TASK:
Please set down exactly the lines of the listing below from the line containing "Model this object" through the line containing "tube_wall = 3; // [2:0.5:4]", both lines included, leaving out all other lines.

MATERIAL PROVIDED:
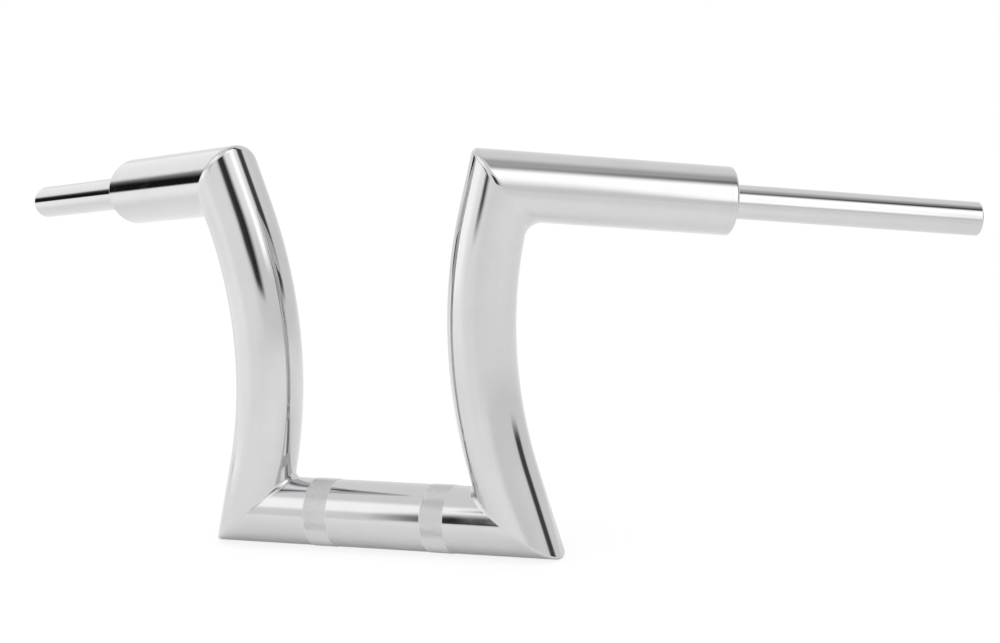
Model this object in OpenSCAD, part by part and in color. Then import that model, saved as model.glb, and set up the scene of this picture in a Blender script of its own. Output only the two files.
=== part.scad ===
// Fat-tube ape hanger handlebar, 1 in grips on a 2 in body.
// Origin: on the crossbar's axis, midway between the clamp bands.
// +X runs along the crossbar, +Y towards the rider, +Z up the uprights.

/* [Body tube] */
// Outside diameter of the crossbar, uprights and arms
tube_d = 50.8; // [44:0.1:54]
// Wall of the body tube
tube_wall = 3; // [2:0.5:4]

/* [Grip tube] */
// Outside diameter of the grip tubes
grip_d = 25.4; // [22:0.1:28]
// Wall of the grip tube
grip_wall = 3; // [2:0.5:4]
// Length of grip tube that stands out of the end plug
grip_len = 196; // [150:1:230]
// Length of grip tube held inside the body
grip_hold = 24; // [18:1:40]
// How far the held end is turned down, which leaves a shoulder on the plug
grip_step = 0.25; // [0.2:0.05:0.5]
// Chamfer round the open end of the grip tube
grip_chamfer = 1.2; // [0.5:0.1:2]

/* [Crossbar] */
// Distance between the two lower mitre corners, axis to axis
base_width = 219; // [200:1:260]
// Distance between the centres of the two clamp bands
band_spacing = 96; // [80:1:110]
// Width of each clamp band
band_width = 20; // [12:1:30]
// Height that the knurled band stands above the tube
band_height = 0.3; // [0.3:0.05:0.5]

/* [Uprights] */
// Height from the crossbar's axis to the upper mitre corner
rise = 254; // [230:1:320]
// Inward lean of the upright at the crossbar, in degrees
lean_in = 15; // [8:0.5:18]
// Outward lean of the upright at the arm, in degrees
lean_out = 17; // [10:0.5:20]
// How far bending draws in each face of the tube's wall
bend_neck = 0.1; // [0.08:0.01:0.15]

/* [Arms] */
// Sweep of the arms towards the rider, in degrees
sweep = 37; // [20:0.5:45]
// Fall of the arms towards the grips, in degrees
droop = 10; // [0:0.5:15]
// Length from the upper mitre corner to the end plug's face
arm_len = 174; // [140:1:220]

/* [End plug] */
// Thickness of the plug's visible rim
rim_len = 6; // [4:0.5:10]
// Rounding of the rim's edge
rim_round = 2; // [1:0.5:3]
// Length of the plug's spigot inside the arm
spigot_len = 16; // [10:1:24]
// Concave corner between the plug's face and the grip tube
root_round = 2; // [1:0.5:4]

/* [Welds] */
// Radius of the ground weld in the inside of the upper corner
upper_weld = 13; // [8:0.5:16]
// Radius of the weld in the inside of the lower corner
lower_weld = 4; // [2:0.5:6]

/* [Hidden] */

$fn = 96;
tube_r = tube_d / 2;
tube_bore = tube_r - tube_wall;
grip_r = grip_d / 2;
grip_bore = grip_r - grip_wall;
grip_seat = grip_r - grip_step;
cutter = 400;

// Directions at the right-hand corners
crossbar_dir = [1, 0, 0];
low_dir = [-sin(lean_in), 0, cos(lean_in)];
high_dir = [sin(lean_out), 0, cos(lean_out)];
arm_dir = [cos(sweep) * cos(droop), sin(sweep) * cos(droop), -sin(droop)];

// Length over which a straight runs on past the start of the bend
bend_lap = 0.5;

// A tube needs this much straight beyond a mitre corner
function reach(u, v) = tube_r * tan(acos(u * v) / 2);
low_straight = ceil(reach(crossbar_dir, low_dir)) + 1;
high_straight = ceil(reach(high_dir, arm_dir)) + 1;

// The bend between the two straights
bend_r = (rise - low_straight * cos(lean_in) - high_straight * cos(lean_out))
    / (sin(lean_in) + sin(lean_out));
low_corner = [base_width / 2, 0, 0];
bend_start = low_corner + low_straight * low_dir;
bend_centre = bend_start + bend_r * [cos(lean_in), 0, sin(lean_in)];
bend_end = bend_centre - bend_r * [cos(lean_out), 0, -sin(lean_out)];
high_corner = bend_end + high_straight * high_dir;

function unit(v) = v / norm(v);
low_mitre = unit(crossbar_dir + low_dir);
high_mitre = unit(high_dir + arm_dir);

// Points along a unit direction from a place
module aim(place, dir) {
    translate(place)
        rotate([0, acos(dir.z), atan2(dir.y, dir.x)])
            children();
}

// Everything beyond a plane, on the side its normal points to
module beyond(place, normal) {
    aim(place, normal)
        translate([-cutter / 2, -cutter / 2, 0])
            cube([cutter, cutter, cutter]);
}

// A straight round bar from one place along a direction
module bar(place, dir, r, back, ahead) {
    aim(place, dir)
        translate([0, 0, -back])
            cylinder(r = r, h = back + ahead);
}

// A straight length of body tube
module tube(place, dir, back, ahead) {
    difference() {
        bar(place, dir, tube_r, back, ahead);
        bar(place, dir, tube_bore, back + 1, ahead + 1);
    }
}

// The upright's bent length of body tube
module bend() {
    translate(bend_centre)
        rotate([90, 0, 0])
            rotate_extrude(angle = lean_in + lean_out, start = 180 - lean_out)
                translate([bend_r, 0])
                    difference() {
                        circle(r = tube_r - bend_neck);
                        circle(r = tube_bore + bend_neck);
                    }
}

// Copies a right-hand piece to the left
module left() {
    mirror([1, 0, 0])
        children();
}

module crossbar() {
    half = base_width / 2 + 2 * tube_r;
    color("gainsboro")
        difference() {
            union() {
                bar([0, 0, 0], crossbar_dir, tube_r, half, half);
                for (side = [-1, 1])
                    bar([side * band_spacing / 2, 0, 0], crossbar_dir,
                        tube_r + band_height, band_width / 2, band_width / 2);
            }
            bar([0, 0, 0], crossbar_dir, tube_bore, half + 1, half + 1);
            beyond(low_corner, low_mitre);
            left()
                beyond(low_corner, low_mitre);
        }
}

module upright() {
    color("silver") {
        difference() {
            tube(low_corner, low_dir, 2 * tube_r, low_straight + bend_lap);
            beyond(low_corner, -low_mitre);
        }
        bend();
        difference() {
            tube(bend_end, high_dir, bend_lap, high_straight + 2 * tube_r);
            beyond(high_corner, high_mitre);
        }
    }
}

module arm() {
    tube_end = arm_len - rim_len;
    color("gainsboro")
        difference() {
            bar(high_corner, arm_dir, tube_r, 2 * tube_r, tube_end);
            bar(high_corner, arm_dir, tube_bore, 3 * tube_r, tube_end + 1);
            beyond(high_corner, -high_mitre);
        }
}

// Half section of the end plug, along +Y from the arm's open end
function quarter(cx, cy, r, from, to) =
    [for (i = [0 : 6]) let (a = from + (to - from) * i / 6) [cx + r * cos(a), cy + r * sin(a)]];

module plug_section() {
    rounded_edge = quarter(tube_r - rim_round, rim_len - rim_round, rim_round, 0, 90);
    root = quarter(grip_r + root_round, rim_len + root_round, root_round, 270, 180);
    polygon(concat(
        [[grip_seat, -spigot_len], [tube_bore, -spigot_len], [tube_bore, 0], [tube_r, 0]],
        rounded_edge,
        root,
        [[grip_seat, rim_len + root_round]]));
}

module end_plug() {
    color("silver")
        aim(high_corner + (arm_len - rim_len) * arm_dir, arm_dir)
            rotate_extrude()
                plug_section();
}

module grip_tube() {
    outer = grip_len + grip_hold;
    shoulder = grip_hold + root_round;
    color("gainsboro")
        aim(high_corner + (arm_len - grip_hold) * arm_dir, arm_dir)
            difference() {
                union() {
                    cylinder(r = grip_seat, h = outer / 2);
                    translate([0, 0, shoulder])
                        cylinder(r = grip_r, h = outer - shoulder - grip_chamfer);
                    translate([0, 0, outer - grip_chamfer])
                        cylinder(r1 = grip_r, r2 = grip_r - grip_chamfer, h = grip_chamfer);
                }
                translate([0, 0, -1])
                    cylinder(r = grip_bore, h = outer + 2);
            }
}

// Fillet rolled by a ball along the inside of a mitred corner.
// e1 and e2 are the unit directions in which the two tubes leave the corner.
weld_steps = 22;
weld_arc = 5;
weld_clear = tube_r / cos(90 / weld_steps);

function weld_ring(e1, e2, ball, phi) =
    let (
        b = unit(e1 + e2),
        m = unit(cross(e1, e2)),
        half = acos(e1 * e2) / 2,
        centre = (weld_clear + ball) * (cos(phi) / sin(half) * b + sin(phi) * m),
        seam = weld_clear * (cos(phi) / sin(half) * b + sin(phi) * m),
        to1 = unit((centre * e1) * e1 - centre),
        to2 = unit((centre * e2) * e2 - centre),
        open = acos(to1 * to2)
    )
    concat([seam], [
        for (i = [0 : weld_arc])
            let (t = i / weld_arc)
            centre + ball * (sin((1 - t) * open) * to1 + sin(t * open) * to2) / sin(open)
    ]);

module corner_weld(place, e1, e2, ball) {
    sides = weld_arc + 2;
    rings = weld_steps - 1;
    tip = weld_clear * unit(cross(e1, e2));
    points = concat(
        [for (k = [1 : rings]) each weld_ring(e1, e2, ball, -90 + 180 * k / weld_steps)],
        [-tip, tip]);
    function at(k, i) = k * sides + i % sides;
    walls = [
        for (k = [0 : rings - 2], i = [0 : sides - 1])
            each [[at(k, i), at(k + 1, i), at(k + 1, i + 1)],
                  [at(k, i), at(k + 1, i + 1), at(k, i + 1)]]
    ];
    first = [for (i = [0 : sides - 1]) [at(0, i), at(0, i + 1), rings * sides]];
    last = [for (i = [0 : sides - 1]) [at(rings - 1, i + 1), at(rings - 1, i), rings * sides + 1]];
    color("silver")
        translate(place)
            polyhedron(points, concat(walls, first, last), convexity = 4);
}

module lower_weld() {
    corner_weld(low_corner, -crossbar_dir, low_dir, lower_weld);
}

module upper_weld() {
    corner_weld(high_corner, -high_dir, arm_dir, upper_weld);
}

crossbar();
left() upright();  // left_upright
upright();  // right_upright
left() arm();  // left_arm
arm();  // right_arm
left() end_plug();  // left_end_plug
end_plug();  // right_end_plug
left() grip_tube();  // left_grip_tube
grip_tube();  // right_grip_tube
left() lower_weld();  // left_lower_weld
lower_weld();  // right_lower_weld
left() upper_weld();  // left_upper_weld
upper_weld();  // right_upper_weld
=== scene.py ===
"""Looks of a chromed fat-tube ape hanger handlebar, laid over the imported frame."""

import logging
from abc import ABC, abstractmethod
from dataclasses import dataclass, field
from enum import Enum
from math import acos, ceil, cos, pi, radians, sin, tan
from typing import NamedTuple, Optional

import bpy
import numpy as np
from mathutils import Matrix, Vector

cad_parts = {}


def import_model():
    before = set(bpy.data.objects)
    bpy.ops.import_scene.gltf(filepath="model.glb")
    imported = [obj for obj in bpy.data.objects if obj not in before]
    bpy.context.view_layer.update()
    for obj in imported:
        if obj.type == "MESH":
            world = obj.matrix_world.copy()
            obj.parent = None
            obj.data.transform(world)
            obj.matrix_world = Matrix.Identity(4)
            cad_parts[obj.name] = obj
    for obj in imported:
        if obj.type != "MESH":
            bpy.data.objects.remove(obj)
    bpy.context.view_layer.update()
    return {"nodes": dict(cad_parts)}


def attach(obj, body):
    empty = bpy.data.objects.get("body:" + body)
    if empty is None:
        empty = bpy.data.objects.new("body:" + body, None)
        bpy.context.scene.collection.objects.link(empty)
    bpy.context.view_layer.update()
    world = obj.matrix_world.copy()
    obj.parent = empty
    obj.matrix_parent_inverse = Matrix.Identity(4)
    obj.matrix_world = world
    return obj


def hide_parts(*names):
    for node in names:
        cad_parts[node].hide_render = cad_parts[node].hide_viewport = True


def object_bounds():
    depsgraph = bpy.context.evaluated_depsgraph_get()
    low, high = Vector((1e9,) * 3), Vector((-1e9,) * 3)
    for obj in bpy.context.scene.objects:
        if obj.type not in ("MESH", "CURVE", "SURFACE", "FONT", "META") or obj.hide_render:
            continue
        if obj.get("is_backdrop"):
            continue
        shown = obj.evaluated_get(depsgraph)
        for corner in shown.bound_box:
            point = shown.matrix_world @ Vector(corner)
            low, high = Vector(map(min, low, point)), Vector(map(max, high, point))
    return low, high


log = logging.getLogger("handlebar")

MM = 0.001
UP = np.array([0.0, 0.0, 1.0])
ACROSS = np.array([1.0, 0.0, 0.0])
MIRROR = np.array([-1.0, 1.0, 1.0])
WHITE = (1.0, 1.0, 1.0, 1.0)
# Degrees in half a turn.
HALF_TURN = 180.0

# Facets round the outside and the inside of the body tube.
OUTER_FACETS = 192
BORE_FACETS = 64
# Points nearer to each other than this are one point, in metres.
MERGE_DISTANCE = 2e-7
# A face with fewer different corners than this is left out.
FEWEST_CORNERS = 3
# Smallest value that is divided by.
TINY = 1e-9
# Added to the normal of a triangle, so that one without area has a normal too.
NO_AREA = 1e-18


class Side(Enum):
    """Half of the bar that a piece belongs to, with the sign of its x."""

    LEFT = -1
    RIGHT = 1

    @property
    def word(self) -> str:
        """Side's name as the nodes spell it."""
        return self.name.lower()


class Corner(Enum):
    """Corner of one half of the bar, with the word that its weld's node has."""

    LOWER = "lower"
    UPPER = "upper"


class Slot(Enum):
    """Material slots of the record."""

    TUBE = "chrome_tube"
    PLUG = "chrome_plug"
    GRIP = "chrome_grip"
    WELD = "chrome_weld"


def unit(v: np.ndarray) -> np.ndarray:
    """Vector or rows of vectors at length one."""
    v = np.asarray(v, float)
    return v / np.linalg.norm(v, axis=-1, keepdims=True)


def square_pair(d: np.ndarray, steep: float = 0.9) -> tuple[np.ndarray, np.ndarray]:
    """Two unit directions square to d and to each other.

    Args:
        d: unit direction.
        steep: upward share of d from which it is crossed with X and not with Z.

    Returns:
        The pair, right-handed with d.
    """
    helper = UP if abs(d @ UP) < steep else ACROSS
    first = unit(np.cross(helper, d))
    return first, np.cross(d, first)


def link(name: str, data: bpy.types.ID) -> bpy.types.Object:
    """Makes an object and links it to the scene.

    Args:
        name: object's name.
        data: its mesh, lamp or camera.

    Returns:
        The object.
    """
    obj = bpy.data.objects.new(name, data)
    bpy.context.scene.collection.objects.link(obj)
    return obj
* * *
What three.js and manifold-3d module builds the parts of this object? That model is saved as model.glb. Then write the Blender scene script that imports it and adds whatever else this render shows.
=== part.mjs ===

PROBLEM SOLUTION:
Model this object in OpenSCAD, part by part and in color. Then import that model, saved as model.glb, and set up the scene of this picture in a Blender script of its own. Output only the two files.
=== part.scad ===
// Fat-tube ape hanger handlebar, 1 in grips on a 2 in body.
// Origin: on the crossbar's axis, midway between the clamp bands.
// +X runs along the crossbar, +Y towards the rider, +Z up the uprights.

/* [Body tube] */
// Outside diameter of the crossbar, uprights and arms
tube_d = 50.8; // [44:0.1:54]
// Wall of the body tube
tube_wall = 3; // [2:0.5:4]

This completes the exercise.